Devises to Multigeneration Classes

A

Unless the will provides otherwise, all devises to descendants, issue and other multigenerational classes shall be per stirpes.

-E.g., if grandparent devises a gift to all 8 of his grandchildren, and 1 of them predeceases grandparent, then the gift shall still be split up 8 ways (the portion of the gift devised to the predeceased grandchild shall drop down to his lineal descendants)

46
Q

Reformation to Correct Mistakes in Wills

A

Upon application of any interested person, the court MAY reform the terms of a will, EVEN IF UNAMBIGUOUS, to conform the terms to the testator’s intent, if it is proved by CLEAR AND CONVINCING EVIDENCE.

-In determining the testator’s intent, the court may consider evidence relevant to the testator’s intent even though the evidence contradicts an apparent plain meaning of the will.

47
Q

Agreements concerning succession

A

No agreement to make a will, to give a devise, not to revoke a will, not to revoke a devise, not to make a will, or not make a devise shall be binding or enforceable UNLESS:

1) the agreement is in writing;

2) is signed by the agreeing party; and

3) in the presence of two attesting witnesses.

48
Q

Establishment and Probate of a Lost or Destroyed Will

A

Any interested person may establish the full and precise terms of a lost of destroyed will and offer the will for probate.

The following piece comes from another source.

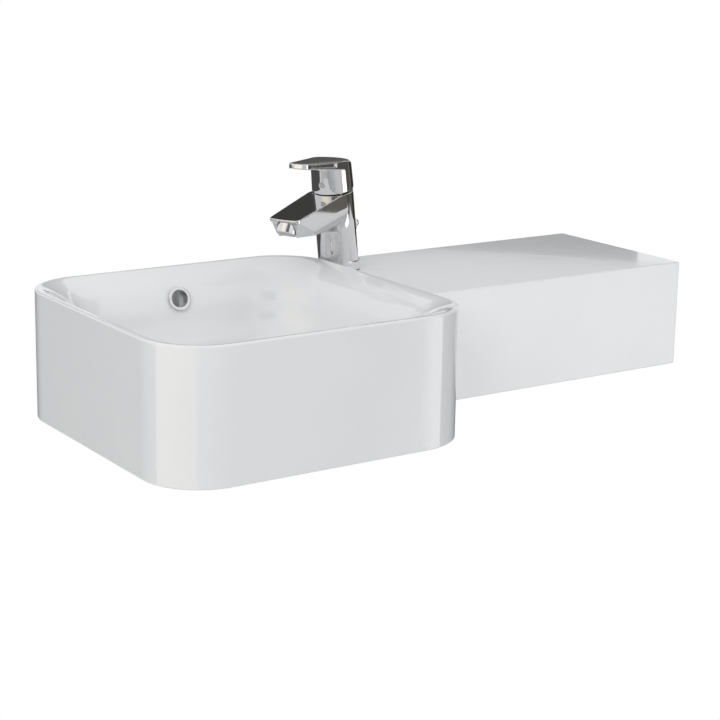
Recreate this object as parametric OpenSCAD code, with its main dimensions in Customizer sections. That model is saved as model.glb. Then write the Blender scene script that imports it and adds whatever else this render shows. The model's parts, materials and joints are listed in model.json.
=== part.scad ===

The specific content of the will must be proved by the testimony of TWO DISINTERESTED WITNESSES; OR

If a correct copy is provided, it shall be proved by ONE DISINTERESTED WITNESS.

-REMEMBER: Otherwise, there’s a presumption for a lost or destroyed will that it has been revoked.

49
Q

Creditor’s Right to Make a Claim

A

Creditors have either:

90 days to make a claim (if received notice by newspaper)

or

30 days if received notice directly.

50
Q

Summary Administration

A

Allowed if the value of decedent’s probate estate is less than $75K or decedent has been dead for more than 2 years.

–Watch out for things that should not be included as part of the value of the probate estate.